#### [Stated task]
Below are some records; reproduce every one of them exactly.

## START Supplied information

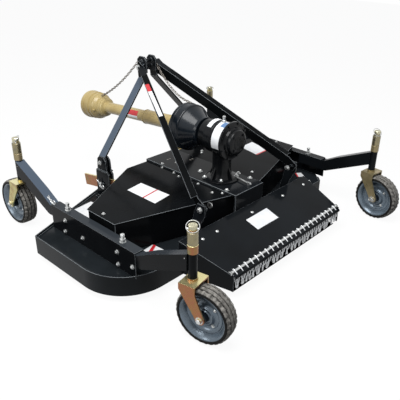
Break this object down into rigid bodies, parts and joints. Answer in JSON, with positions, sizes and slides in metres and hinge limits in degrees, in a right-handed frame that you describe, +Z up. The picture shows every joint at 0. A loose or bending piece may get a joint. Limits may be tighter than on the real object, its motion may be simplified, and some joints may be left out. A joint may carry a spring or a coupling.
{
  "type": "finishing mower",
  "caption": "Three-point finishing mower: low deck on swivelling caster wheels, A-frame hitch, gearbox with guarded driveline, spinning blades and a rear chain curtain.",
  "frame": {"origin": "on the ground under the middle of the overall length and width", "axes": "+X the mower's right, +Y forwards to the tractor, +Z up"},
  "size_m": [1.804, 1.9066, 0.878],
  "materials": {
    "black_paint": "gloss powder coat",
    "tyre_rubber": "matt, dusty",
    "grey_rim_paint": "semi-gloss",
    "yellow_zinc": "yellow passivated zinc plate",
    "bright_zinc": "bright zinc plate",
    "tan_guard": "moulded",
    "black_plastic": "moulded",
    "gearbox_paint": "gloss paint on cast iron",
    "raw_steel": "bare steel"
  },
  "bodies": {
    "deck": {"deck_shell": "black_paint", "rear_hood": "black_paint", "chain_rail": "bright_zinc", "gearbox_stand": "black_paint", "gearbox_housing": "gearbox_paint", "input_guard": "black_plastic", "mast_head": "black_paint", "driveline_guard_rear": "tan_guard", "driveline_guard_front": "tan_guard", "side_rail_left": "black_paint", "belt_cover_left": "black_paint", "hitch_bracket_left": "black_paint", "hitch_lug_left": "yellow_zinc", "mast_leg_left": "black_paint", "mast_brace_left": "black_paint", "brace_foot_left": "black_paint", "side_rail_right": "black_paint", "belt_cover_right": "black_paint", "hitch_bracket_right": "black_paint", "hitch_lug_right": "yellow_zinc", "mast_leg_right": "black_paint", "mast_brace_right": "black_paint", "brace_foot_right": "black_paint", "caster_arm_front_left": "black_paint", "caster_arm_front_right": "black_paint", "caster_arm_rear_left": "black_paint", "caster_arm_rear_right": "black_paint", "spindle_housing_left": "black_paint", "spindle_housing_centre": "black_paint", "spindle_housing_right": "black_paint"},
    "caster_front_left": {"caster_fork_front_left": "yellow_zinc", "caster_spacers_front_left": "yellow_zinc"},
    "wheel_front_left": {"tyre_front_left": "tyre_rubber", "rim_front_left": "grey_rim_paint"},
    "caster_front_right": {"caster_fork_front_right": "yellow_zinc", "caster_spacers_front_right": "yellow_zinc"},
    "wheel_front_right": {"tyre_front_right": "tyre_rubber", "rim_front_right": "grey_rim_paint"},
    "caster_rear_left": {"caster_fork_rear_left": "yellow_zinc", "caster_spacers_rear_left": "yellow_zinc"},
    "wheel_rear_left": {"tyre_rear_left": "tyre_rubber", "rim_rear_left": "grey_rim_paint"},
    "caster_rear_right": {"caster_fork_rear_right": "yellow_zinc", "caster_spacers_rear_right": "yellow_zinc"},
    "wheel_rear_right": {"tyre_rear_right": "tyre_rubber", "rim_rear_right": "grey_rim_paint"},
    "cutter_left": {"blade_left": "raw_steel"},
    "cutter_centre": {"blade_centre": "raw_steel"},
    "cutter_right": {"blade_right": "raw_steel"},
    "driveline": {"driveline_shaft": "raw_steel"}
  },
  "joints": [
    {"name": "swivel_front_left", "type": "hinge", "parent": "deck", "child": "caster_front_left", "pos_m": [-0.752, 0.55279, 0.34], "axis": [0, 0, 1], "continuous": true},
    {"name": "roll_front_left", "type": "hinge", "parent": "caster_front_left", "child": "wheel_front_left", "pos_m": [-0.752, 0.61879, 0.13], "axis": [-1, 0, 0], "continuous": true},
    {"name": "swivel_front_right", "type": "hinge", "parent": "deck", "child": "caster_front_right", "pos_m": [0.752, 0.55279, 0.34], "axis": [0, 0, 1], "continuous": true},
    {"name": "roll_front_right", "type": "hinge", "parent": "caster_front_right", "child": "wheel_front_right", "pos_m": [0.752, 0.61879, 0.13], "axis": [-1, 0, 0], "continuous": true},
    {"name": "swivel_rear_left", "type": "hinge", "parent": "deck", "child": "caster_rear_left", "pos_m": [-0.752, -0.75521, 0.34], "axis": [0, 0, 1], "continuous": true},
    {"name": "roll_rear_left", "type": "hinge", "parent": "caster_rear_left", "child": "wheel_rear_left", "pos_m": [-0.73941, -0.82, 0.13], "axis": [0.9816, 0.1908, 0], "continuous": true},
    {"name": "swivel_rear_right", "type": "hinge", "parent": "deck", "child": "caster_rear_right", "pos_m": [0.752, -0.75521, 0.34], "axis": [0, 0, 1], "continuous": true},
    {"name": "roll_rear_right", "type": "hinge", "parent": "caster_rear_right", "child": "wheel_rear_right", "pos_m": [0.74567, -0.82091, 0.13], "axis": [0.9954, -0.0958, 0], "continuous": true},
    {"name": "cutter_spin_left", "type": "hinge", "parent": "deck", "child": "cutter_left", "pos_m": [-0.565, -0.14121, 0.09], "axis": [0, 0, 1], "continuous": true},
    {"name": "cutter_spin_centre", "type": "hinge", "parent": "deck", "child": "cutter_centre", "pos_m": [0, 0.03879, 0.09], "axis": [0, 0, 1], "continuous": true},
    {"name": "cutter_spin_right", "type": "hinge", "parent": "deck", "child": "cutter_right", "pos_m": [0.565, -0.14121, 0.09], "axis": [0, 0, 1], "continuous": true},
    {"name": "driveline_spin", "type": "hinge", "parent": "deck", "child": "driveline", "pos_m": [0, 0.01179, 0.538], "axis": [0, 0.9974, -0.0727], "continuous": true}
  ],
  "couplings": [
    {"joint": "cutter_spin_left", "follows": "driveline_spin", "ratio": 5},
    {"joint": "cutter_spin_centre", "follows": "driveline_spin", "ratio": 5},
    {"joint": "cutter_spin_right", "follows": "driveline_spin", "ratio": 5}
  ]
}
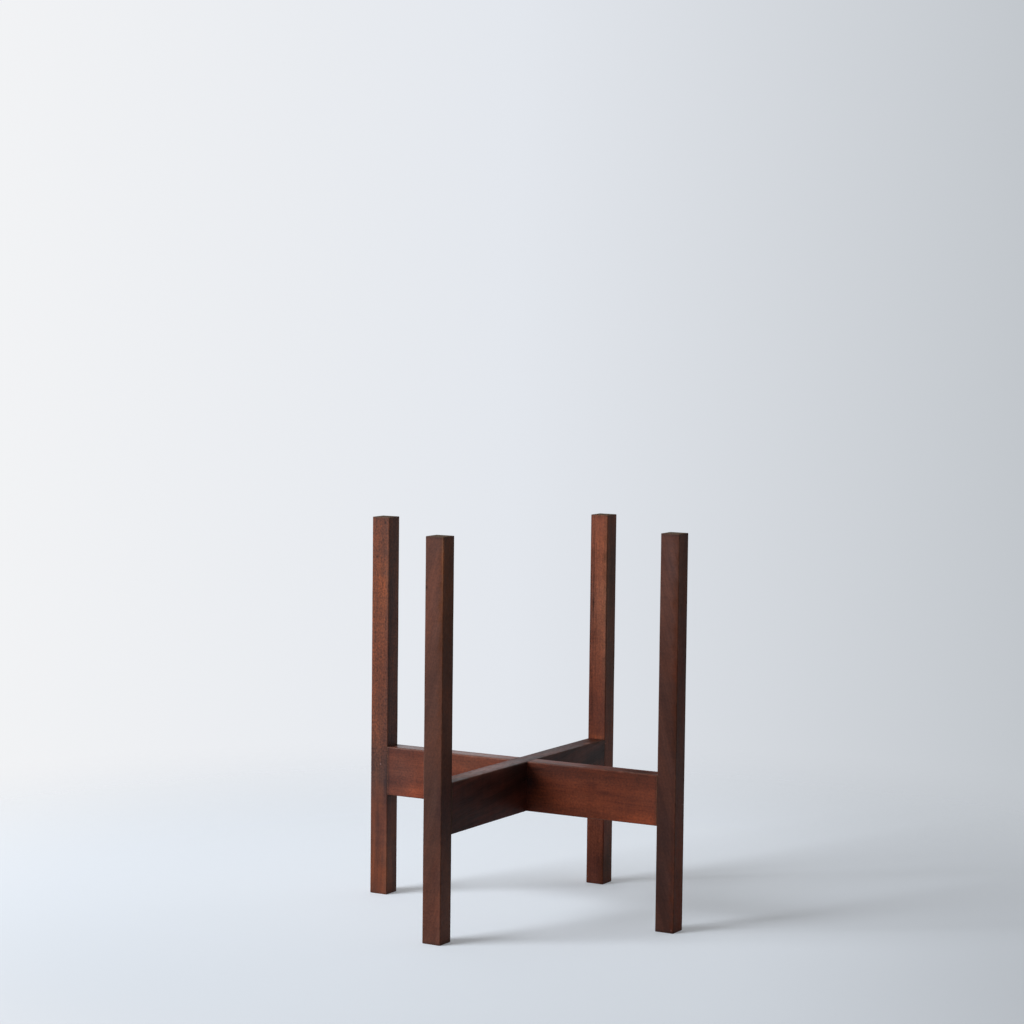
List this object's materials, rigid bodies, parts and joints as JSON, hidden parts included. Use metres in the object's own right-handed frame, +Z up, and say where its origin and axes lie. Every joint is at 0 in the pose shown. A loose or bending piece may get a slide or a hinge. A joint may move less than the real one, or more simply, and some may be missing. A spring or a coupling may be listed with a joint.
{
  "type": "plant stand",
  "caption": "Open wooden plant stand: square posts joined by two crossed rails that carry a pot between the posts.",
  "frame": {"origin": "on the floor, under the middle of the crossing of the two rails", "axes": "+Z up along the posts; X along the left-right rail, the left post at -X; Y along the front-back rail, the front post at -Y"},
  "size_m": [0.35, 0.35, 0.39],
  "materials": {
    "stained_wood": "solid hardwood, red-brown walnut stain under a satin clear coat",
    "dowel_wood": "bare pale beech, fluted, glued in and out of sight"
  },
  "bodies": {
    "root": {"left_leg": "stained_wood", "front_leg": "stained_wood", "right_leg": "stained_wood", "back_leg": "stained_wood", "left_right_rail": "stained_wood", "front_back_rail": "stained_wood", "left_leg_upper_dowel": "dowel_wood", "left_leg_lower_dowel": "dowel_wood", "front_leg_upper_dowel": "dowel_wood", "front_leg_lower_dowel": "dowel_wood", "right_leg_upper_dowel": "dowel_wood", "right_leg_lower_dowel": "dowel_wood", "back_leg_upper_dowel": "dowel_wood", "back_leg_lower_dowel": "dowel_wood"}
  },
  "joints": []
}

## END Supplied information

#### [Written response]
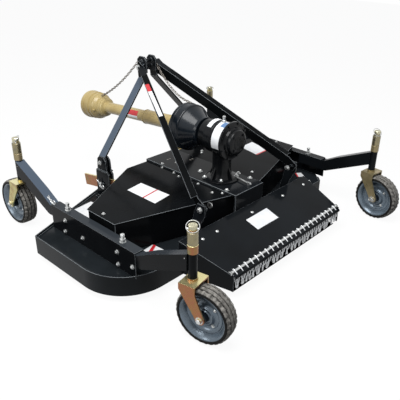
Break this object down into rigid bodies, parts and joints. Answer in JSON, with positions, sizes and slides in metres and hinge limits in degrees, in a right-handed frame that you describe, +Z up. The picture shows every joint at 0. A loose or bending piece may get a joint. Limits may be tighter than on the real object, its motion may be simplified, and some joints may be left out. A joint may carry a spring or a coupling.
{
  "type": "finishing mower",
  "caption": "Three-point finishing mower: low deck on swivelling caster wheels, A-frame hitch, gearbox with guarded driveline, spinning blades and a rear chain curtain.",
  "frame": {"origin": "on the ground under the middle of the overall length and width", "axes": "+X the mower's right, +Y forwards to the tractor, +Z up"},
  "size_m": [1.804, 1.9066, 0.878],
  "materials": {
    "black_paint": "gloss powder coat",
    "tyre_rubber": "matt, dusty",
    "grey_rim_paint": "semi-gloss",
    "yellow_zinc": "yellow passivated zinc plate",
    "bright_zinc": "bright zinc plate",
    "tan_guard": "moulded",
    "black_plastic": "moulded",
    "gearbox_paint": "gloss paint on cast iron",
    "raw_steel": "bare steel"
  },
  "bodies": {
    "deck": {"deck_shell": "black_paint", "rear_hood": "black_paint", "chain_rail": "bright_zinc", "gearbox_stand": "black_paint", "gearbox_housing": "gearbox_paint", "input_guard": "black_plastic", "mast_head": "black_paint", "driveline_guard_rear": "tan_guard", "driveline_guard_front": "tan_guard", "side_rail_left": "black_paint", "belt_cover_left": "black_paint", "hitch_bracket_left": "black_paint", "hitch_lug_left": "yellow_zinc", "mast_leg_left": "black_paint", "mast_brace_left": "black_paint", "brace_foot_left": "black_paint", "side_rail_right": "black_paint", "belt_cover_right": "black_paint", "hitch_bracket_right": "black_paint", "hitch_lug_right": "yellow_zinc", "mast_leg_right": "black_paint", "mast_brace_right": "black_paint", "brace_foot_right": "black_paint", "caster_arm_front_left": "black_paint", "caster_arm_front_right": "black_paint", "caster_arm_rear_left": "black_paint", "caster_arm_rear_right": "black_paint", "spindle_housing_left": "black_paint", "spindle_housing_centre": "black_paint", "spindle_housing_right": "black_paint"},
    "caster_front_left": {"caster_fork_front_left": "yellow_zinc", "caster_spacers_front_left": "yellow_zinc"},
    "wheel_front_left": {"tyre_front_left": "tyre_rubber", "rim_front_left": "grey_rim_paint"},
    "caster_front_right": {"caster_fork_front_right": "yellow_zinc", "caster_spacers_front_right": "yellow_zinc"},
    "wheel_front_right": {"tyre_front_right": "tyre_rubber", "rim_front_right": "grey_rim_paint"},
    "caster_rear_left": {"caster_fork_rear_left": "yellow_zinc", "caster_spacers_rear_left": "yellow_zinc"},
    "wheel_rear_left": {"tyre_rear_left": "tyre_rubber", "rim_rear_left": "grey_rim_paint"},
    "caster_rear_right": {"caster_fork_rear_right": "yellow_zinc", "caster_spacers_rear_right": "yellow_zinc"},
    "wheel_rear_right": {"tyre_rear_right": "tyre_rubber", "rim_rear_right": "grey_rim_paint"},
    "cutter_left": {"blade_left": "raw_steel"},
    "cutter_centre": {"blade_centre": "raw_steel"},
    "cutter_right": {"blade_right": "raw_steel"},
    "driveline": {"driveline_shaft": "raw_steel"}
  },
  "joints": [
    {"name": "swivel_front_left", "type": "hinge", "parent": "deck", "child": "caster_front_left", "pos_m": [-0.752, 0.55279, 0.34], "axis": [0, 0, 1], "continuous": true},
    {"name": "roll_front_left", "type": "hinge", "parent": "caster_front_left", "child": "wheel_front_left", "pos_m": [-0.752, 0.61879, 0.13], "axis": [-1, 0, 0], "continuous": true},
    {"name": "swivel_front_right", "type": "hinge", "parent": "deck", "child": "caster_front_right", "pos_m": [0.752, 0.55279, 0.34], "axis": [0, 0, 1], "continuous": true},
    {"name": "roll_front_right", "type": "hinge", "parent": "caster_front_right", "child": "wheel_front_right", "pos_m": [0.752, 0.61879, 0.13], "axis": [-1, 0, 0], "continuous": true},
    {"name": "swivel_rear_left", "type": "hinge", "parent": "deck", "child": "caster_rear_left", "pos_m": [-0.752, -0.75521, 0.34], "axis": [0, 0, 1], "continuous": true},
    {"name": "roll_rear_left", "type": "hinge", "parent": "caster_rear_left", "child": "wheel_rear_left", "pos_m": [-0.73941, -0.82, 0.13], "axis": [0.9816, 0.1908, 0], "continuous": true},
    {"name": "swivel_rear_right", "type": "hinge", "parent": "deck", "child": "caster_rear_right", "pos_m": [0.752, -0.75521, 0.34], "axis": [0, 0, 1], "continuous": true},
    {"name": "roll_rear_right", "type": "hinge", "parent": "caster_rear_right", "child": "wheel_rear_right", "pos_m": [0.74567, -0.82091, 0.13], "axis": [0.9954, -0.0958, 0], "continuous": true},
    {"name": "cutter_spin_left", "type": "hinge", "parent": "deck", "child": "cutter_left", "pos_m": [-0.565, -0.14121, 0.09], "axis": [0, 0, 1], "continuous": true},
    {"name": "cutter_spin_centre", "type": "hinge", "parent": "deck", "child": "cutter_centre", "pos_m": [0, 0.03879, 0.09], "axis": [0, 0, 1], "continuous": true},
    {"name": "cutter_spin_right", "type": "hinge", "parent": "deck", "child": "cutter_right", "pos_m": [0.565, -0.14121, 0.09], "axis": [0, 0, 1], "continuous": true},
    {"name": "driveline_spin", "type": "hinge", "parent": "deck", "child": "driveline", "pos_m": [0, 0.01179, 0.538], "axis": [0, 0.9974, -0.0727], "continuous": true}
  ],
  "couplings": [
    {"joint": "cutter_spin_left", "follows": "driveline_spin", "ratio": 5},
    {"joint": "cutter_spin_centre", "follows": "driveline_spin", "ratio": 5},
    {"joint": "cutter_spin_right", "follows": "driveline_spin", "ratio": 5}
  ]
}
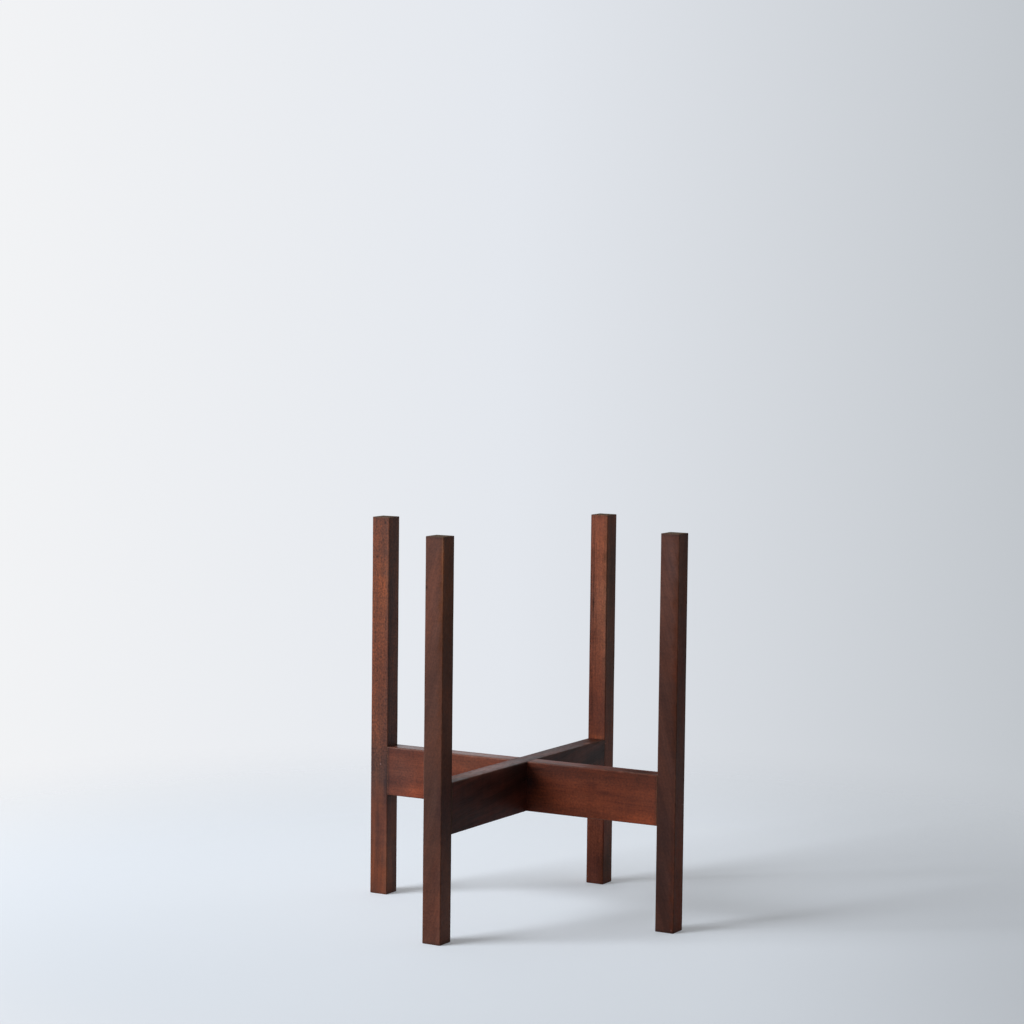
List this object's materials, rigid bodies, parts and joints as JSON, hidden parts included. Use metres in the object's own right-handed frame, +Z up, and say where its origin and axes lie. Every joint is at 0 in the pose shown. A loose or bending piece may get a slide or a hinge. A joint may move less than the real one, or more simply, and some may be missing. A spring or a coupling may be listed with a joint.
{
  "type": "plant stand",
  "caption": "Open wooden plant stand: square posts joined by two crossed rails that carry a pot between the posts.",
  "frame": {"origin": "on the floor, under the middle of the crossing of the two rails", "axes": "+Z up along the posts; X along the left-right rail, the left post at -X; Y along the front-back rail, the front post at -Y"},
  "size_m": [0.35, 0.35, 0.39],
  "materials": {
    "stained_wood": "solid hardwood, red-brown walnut stain under a satin clear coat",
    "dowel_wood": "bare pale beech, fluted, glued in and out of sight"
  },
  "bodies": {
    "root": {"left_leg": "stained_wood", "front_leg": "stained_wood", "right_leg": "stained_wood", "back_leg": "stained_wood", "left_right_rail": "stained_wood", "front_back_rail": "stained_wood", "left_leg_upper_dowel": "dowel_wood", "left_leg_lower_dowel": "dowel_wood", "front_leg_upper_dowel": "dowel_wood", "front_leg_lower_dowel": "dowel_wood", "right_leg_upper_dowel": "dowel_wood", "right_leg_lower_dowel": "dowel_wood", "back_leg_upper_dowel": "dowel_wood", "back_leg_lower_dowel": "dowel_wood"}
  },
  "joints": []
}